Une conception « austère » du développement économique
Notons au passage que la conception « austère » du développement économique qui préside depuis un quart de siècle à l’allocation des ressources de l’Etat n’était absolument pas celle de l’ « âge d’or » de la planification algérienne. Les principaux équipements de loisirs et de tourisme dont dispose aujourd’hui les Algériens ont été réalisés dès les années 60 et dans le courant des années 70. Le cas d’Alger est significatif. Qu’est ce qui a été réalisé de notable depuis la construction de centres touristiques de Sidi Fredj, de Zeralda, du Club des pins ou de Tipaza ? Le parc zoologique et des loisirs d’Alger inauguré en 1981 date aussi de cette époque tout comme le complexe sportif du 5 juillet ou le théâtre de verdure de l’hotel Aurassi. Même Riadh el feth, livré en 1985, a été lancé à cette époque.
Des besoins immenses
Depuis bientôt 30 ans, pratiquement plus rien. Bien sûr la « décennie noire » est passée par là. Elle a plongé l’ensemble de la population algérienne dans une crise du vivre ensemble et a transformé le pays en désert culturel. Aujourd’hui les besoins accumulés dans le domaine des loisirs sont immenses. Les foules qui se pressent dans les centres commerciaux de Bab Ezzouar ou à Ardis sur le front de mer, qui font office faute de mieux d’espace de loisirs, renseignent sur l’étendue de la frustration ressentie par les Algérois qui ne sont peut être même pas les plus à plaindre dans ce domaine. Le week-end, en dehors de la saison estivale, dans une agglomération qui compte maintenant largement plus de 5 millions d’habitants, les seuls espaces de détente disponibles sont la forêt de Bouchaoui transformée en fourmilière et un parc d’attraction des Pins maritimes aux dimensions d’un timbre poste et dont on refuse l’entrée aux jeunes.
Un défaut de vision
L’étendue des besoins fait face à un défaut de vision, à une prise de conscience insuffisante des enjeux et à un manque d’ambition flagrants de la plupart des responsables politiques algériens depuis près de 2 décennies. Depuis 10 ans ,la ministre de la culture fait ce qu’elle peut. Elle crie un peu dans le désert. Elle a lancé un vaste programme de réhabilitation des salles de spectacles qui commence à donner des résultats visibles mais dont les APC, qui les récupèrent dans la plupart des cas en raison d’un modèle de gestion anachronique, ne savent pas très bien quoi faire.
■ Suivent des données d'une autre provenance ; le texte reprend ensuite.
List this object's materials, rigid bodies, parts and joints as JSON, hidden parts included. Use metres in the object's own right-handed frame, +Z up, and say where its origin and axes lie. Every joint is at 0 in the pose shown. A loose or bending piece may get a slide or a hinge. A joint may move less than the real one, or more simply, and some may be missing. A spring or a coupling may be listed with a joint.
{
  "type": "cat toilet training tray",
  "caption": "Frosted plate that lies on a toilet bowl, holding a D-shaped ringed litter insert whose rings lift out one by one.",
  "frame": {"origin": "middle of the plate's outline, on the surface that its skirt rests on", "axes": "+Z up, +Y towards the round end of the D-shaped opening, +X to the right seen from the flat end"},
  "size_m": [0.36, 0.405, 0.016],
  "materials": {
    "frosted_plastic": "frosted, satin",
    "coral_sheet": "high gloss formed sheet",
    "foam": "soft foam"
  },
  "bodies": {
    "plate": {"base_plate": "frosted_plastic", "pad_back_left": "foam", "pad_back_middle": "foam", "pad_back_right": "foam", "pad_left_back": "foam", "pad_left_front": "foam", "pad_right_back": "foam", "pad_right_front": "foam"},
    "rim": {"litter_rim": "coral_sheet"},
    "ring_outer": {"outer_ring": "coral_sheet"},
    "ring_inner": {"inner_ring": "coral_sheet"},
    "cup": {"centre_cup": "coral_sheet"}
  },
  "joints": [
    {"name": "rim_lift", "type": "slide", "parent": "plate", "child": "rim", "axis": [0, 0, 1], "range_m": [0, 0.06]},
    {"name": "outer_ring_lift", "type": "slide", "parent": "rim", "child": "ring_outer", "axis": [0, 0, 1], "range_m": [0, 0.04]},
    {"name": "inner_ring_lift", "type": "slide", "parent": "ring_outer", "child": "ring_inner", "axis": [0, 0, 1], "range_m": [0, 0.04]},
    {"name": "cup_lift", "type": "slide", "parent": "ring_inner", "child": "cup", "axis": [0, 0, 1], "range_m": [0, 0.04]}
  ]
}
Il y a aussi des projets qui auraient pu constituer une lueur d’espoir pour l’avenir et une véritable bouffée d’oxygène pour une agglomération qui prend des proportions géantes. On avait fondé beaucoup d’espoirs sur un « parc des grands vents » doté récemment de plus de 1000 hectares et destiné à accueillir un « parc paysager et de loisirs » si on en croit le cahier des charges initial. Chemin faisant et après plusieurs années de tractations, tout semble indiquer que le projet du koweitien EIIC s’oriente de plus en plus vers la construction d’un complexe immobilier de luxe dont on ne sait même plus si l’entrée sera accessible au public.
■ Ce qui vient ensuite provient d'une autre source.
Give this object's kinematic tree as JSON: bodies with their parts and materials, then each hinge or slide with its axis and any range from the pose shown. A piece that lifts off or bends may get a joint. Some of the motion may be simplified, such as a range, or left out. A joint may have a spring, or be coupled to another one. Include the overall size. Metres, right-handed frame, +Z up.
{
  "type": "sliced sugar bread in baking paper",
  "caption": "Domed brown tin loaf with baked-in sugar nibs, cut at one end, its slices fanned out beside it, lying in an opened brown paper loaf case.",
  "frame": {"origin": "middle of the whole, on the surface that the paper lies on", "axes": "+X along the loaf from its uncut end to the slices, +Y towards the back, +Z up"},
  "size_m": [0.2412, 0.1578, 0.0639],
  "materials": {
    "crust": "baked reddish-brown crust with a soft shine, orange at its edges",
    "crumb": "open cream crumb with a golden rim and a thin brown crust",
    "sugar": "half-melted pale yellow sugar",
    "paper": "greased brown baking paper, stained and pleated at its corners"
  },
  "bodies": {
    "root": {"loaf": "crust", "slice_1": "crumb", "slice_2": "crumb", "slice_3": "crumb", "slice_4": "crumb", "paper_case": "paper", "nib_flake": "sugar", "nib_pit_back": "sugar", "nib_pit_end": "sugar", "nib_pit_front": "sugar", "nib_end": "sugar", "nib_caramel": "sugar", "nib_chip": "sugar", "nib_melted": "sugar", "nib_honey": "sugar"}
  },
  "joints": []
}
L’aménagement de la baie d’Alger pourrait être aussi, de façon difficilement réparable, une autre occasion manquée. La construction d’un hypermarché doté d’un parking géant sur le site avait déjà de quoi provoquer quelques inquiétudes. La déclinaison du reste du projet « Alger médina »s’apparente de plus en plus à un « mur immobilier » de tours à usage professionnel dont la réalisation sur le baie d’Alger parait pour le moins contestable sous réserves de développements ultérieurs qui pourraient prendre les proportions d’un scandale majeur.
L’immense gâchis du parc zoologique de Ben Aknoun
Faute de nouveaux espaces et de projets à la mesure des enjeux, une solution alternative pourrait au moins être constituée par la réhabilitation et la mise en valeur des infrastructures existantes. Dans ce domaine, A Alger la solution la plus évidente consiste à regarder du côté du parc zoologique et des loisirs de Ben Aknoun. Sa réalisation qui s’est poursuivie pendant toutes les années 70 a conduit à l’inauguration en 1981 d’un complexe de loisirs qui constituait à l’époque une infrastructure sans équivalent à l’échelle du Maghreb. Un site unique sur les hauteurs d’Alger , une superficie immense de plusieurs milliers d’hectares desservies par des autoroutes et ceinturées de plusieurs parkings qui en facilitaient l’accès. Le concept était original, fondé sur l’association d’un parc zoologique du coté de Ben Aknoun et d’un parc de loisirs doté d’équipements très nombreux et très variés du coté de Hydra- birmandreis. Les deux espaces étaient reliés à l’intérieur même du parc par une ligne ferroviaire, un téléphérique, et des navettes routières. Pendant toutes les années 80, le parc de Ben Aknoun a constitué le pôle d’attraction majeur pour la population algéroise et plus largement pour la région centre du pays. Cette infrastructure unique connait depuis près de 20 ans une descente aux enfers ininterrompue qui en fait aujourd’hui un espace malfamé, déserté par les familles, dont les équipements sont tombés en ruine les uns après les autres sans être jamais remplacés. Son assiette foncière, irremplaçable et prise d’assaut de toutes parts, fait l’objet, nous dit-on, de convoitises multiples… Il est largement temps de penser à sauver le parc de Ben Aknoun en le modernisant et lui donnant une vocation ambitieuse avant qu’il ne soit trop tard.